/---

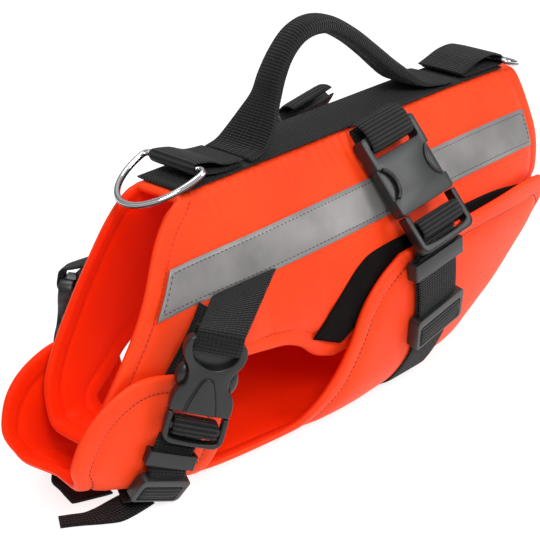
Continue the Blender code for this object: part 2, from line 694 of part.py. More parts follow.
def girth_seat(z):
    """The seat of a fitting on the girth strap whose top is at height z; out is measured from the belly."""
    top = BELLY.point(girth_x(z), -BELLY.arc_at(girth_x(z), z))
    bottom = BELLY.point(girth_x(z - 14), -BELLY.arc_at(girth_x(z - 14), z - 14))
    return Seat(top, (1, 0, GIRTH_LEAN), bottom - top)


def girth_fittings(collection):
    inner = (GIRTH_LIFT_SIDE - WEBBING / 2 - 0.6, GIRTH_LIFT_SIDE + LAYER + WEBBING / 2 + 1.2)
    outer = (inner[0] - 1.2, inner[1] + 1.5)
    keeper = sleeve("girth_keeper_left", girth_seat(KEEPER_TOP), WIDE / 2 + 1.4, inner, WIDE / 2 + 2.9, outer,
                    KEEPER_LONG, collection)
    outer = (inner[0] - 1.2, inner[1] + 2.6)
    slider = sleeve("girth_slider_left", girth_seat(SLIDER_TOP), WIDE / 2 + 1.2, inner, WIDE / 2 + 4.4, outer,
                    SLIDER_LONG, collection)
    return keeper, slider


# Seats of the fittings on the left chest strap: the strap's middle layer, at the top of each fitting.
CHEST_KEEPER_SEAT = Seat((-37.2, -45.4, 38.4), (0.85, -0.37, -0.375), (-0.32, 0.20, -0.925))
CHEST_SLIDER_SEAT = Seat((-40.8, -43.6, 23.4), (0.91, -0.17, -0.37), (-0.22, 0.50, -0.84))
CHEST_TURN = (-29.7, -44.5, 44.8, 0.80, -0.52, -0.32)    # where the strap turns forward behind the plug
# Left half of the chest strap past the slider: (x, y, z, across).
CHEST_LINE = (
    (-44.5, -26.5, 4.6, 0.97, -0.10, -0.10),
    (-40.0, -19.0, 3.9, 1.0, -0.06, 0.0),
    (-35.0, -10.0, 4.4, 1.0, -0.03, 0.0),
    (-30.5, -3.5, 1.9, 1.0, 0.0, 0.0),
    (-30.0, 0.0, 0.9, 1.0, 0.0, 0.0),
)
# Free ends of the chest strap, out of the sliders and along the floor: (x, y, z, across, width share).
LEFT_TAIL = (
    (-43.5, -23.5, 1.9, 0.22, -0.97, 0.0, 0.86),
    (-50.0, -22.6, 1.0, 0.12, -0.99, 0.0, 0.88),
    (-57.5, -22.5, 0.9, 0.0, -1.0, 0.0, 0.88),
    (-64.0, -22.0, 0.9, -0.10, -0.99, 0.0, 0.84),
    (-70.5, -19.3, 0.9, -0.25, -0.97, 0.0, 0.66),
    (-76.5, -15.8, 0.9, -0.50, -0.86, 0.0, 0.50),
    (-82.5, -11.4, 0.9, -0.57, -0.82, 0.0, 0.47),
    (-88.5, -7.4, 0.9, -0.57, -0.82, 0.0, 0.46),
)
RIGHT_TAIL = (
    (-47.5, 36.4, 5.6, 0.86, 0.40, -0.22, 1.0),
    (-51.0, 31.0, 2.0, 0.94, 0.20, -0.04, 1.0),
    (-53.0, 24.0, 0.9, 1.0, -0.05, 0.0, 1.0),
    (-55.0, 14.0, 0.9, 0.96, -0.25, 0.0, 1.0),
    (-57.5, 6.0, 0.9, 0.93, -0.36, 0.0, 1.0),
    (-60.0, -3.0, 0.9, 0.92, -0.38, 0.0, 1.0),
)


def chest_strap_upper(collection):
    top = [(*BACK.point(24, -BACK.arc_at(24, 109.5), 3.4), 1.0, 0.0, -0.10), (14.0, -44.5, 109.0, 0.95, -0.2, -0.16)]
    fold = ((-6, -7.5), (0, -9.6), (4.5, -9.6), (7.6, -8.4), (8.0, -4.6), (7.2, -0.6), (4.5, 1.15), (0, 1.2),
            (-4, 0.2), (-8, -2.4), (-12, -4.4))
    return strap("chest_strap_upper_left", top + along_seat(CHEST_SEAT, fold), NARROW, collection, 3.0)


def chest_strap_lower(collection):
    wrap = along_seat(CHEST_SEAT, plug_wrap(SLIM_BUCKLE, -10.2))[::-1]
    keeper = along_seat(CHEST_KEEPER_SEAT, [(v, 0) for v in (-1, 2, CHEST_KEEPER_LONG)])
    slider = along_seat(CHEST_SLIDER_SEAT, [(v, 0) for v in (-1, 7, CHEST_SLIDER_LONG)])
    left = wrap + [CHEST_TURN] + keeper + slider + list(CHEST_LINE)
    right = [(x, -y, z, ax, -ay, az) for x, y, z, ax, ay, az in left[:-1]]
    return strap("chest_strap_lower", left + right[::-1], NARROW, collection)


def chest_fittings(collection):
    inner, outer = (-WEBBING / 2 - 1.3, WEBBING / 2 + 1.3), (-WEBBING / 2 - 2.5, WEBBING / 2 + 3.0)
    keeper = sleeve("chest_keeper_left", CHEST_KEEPER_SEAT, NARROW / 2 + 0.9, inner,
                    NARROW / 2 + 2.5, outer, CHEST_KEEPER_LONG, collection)
    slider = sleeve("chest_slider_left", CHEST_SLIDER_SEAT, NARROW / 2 + 1.0, inner,
                    NARROW / 2 + 4.0, outer, CHEST_SLIDER_LONG, collection)
    return keeper, slider


def arm_webbing(collection):
    """Narrow webbing sewn on the chest arm, from the tape down behind the flap."""
    rows = []
    for x, z in through(((-8, 97), (-15, 86), (-23, 74), (-31, 62)), 6):
        arc = BACK.arc_at(x, z)
        centre = BACK.point(x, -arc, SKIN_GAP + WEBBING / 2)
        rows.append([BACK.point(x + dx, -BACK.arc_at(x + dx, z + dz), SKIN_GAP + WEBBING / 2)
                     for dx, dz in ((-8.5, 7.0), (0, 0), (8.5, -7.0))])
        rows[-1][1] = centre
    return ribbon("arm_webbing_left", rows, WEBBING, collection, "webbing")


# ---- the object ------------------------------------------------------------------------------------------
def build():
    for obj in list(bpy.data.objects):
        bpy.data.objects.remove(obj)
    jacket = bpy.data.collections.new("dog_life_jacket")
    bpy.context.scene.collection.children.link(jacket)
    panel("back_panel", BACK, back_pattern(), PATTERN_COLUMNS, BACK_ROWS, jacket, "padded_cloth")
    panel("belly_panel", BELLY, belly_pattern(), PATTERN_COLUMNS, BELLY_ROWS, jacket, "padded_cloth")
    spine_webbing(jacket)
    grab_handle(jacket)
    ring_loop("ring_loop_front", loop_path(FRONT_LOOP_LOW, FRONT_BAR, -1, FRONT_LOOP_HIGH), 17.5, jacket)
    ring_loop("ring_loop_rear", loop_path(REAR_LOOP_LOW, REAR_BAR, 1, REAR_LOOP_HIGH), 18.0, jacket)
    d_ring("d_ring_front", FRONT_BAR, FRONT_CROWN, jacket)
    d_ring("d_ring_rear", REAR_BAR, REAR_CROWN, jacket)
    girth_strap_lower(jacket)
    chest_strap_lower(jacket)
    strap("strap_tail_left", LEFT_TAIL, NARROW, jacket)
    strap("strap_tail_right", RIGHT_TAIL, NARROW, jacket)
    left_side = [
        reflective_strip(jacket),
        loop_patch(jacket),
        girth_strap_upper(jacket),
        girth_strap_return(jacket),
        socket("girth_buckle_socket_left", WIDE_BUCKLE, GIRTH_SEAT, jacket),
        plug("girth_buckle_plug_left", WIDE_BUCKLE, GIRTH_SEAT, jacket),
        *girth_fittings(jacket),
        chest_strap_upper(jacket),
        socket("chest_buckle_socket_left", SLIM_BUCKLE, CHEST_SEAT, jacket),
        plug("chest_buckle_plug_left", SLIM_BUCKLE, CHEST_SEAT, jacket),
        *chest_fittings(jacket),
        arm_webbing(jacket),
    ]
    for piece in left_side:
        twin(piece, piece.name.replace("_left", "_right"), jacket)


build()
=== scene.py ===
"""Looks of the dog life jacket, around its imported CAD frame.

Tables are in millimetres: x from the neck to the tail, y to the dog's right, z up from the floor. `world`
turns them into metres in the frame's own axes.
"""
import math

import bmesh
import bpy
import numpy as np
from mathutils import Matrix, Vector, geometry, noise

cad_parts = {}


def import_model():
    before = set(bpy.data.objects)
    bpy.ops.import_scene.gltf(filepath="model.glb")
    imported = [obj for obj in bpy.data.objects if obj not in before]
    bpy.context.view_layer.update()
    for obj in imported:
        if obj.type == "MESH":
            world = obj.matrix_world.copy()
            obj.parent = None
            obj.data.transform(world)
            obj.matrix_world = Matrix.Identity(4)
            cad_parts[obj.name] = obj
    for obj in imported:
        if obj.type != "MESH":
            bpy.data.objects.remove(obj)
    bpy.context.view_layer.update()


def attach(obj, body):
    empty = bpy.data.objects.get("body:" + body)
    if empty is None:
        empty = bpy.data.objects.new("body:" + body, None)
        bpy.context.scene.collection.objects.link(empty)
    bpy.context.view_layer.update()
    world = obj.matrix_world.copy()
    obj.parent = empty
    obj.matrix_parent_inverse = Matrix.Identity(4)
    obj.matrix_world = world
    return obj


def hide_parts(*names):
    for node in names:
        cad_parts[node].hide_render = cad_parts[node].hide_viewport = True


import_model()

MM = 0.001
GIRTH_X = 160.0
FOAM = 6.0
WEBBING = 1.7
WIDE, NARROW = 38.0, 25.0
ARM_OVERLAP = 12.0
RING_WIRE = 1.9
RING_SPAN = 46.0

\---

* PROBLEM DETAILS
Transcribe the lines beginning at the one that contains "REAR_LOOP_HIGH), 18.0, jacket)" and ending at the one that contains "obj.parent = None", with nothing added or left out.

* EXERCISE RESULT
    ring_loop("ring_loop_rear", loop_path(REAR_LOOP_LOW, REAR_BAR, 1, REAR_LOOP_HIGH), 18.0, jacket)
    d_ring("d_ring_front", FRONT_BAR, FRONT_CROWN, jacket)
    d_ring("d_ring_rear", REAR_BAR, REAR_CROWN, jacket)
    girth_strap_lower(jacket)
    chest_strap_lower(jacket)
    strap("strap_tail_left", LEFT_TAIL, NARROW, jacket)
    strap("strap_tail_right", RIGHT_TAIL, NARROW, jacket)
    left_side = [
        reflective_strip(jacket),
        loop_patch(jacket),
        girth_strap_upper(jacket),
        girth_strap_return(jacket),
        socket("girth_buckle_socket_left", WIDE_BUCKLE, GIRTH_SEAT, jacket),
        plug("girth_buckle_plug_left", WIDE_BUCKLE, GIRTH_SEAT, jacket),
        *girth_fittings(jacket),
        chest_strap_upper(jacket),
        socket("chest_buckle_socket_left", SLIM_BUCKLE, CHEST_SEAT, jacket),
        plug("chest_buckle_plug_left", SLIM_BUCKLE, CHEST_SEAT, jacket),
        *chest_fittings(jacket),
        arm_webbing(jacket),
    ]
    for piece in left_side:
        twin(piece, piece.name.replace("_left", "_right"), jacket)


build()
=== scene.py ===
"""Looks of the dog life jacket, around its imported CAD frame.

Tables are in millimetres: x from the neck to the tail, y to the dog's right, z up from the floor. `world`
turns them into metres in the frame's own axes.
"""
import math

import bmesh
import bpy
import numpy as np
from mathutils import Matrix, Vector, geometry, noise

cad_parts = {}


def import_model():
    before = set(bpy.data.objects)
    bpy.ops.import_scene.gltf(filepath="model.glb")
    imported = [obj for obj in bpy.data.objects if obj not in before]
    bpy.context.view_layer.update()
    for obj in imported:
        if obj.type == "MESH":
            world = obj.matrix_world.copy()
            obj.parent = None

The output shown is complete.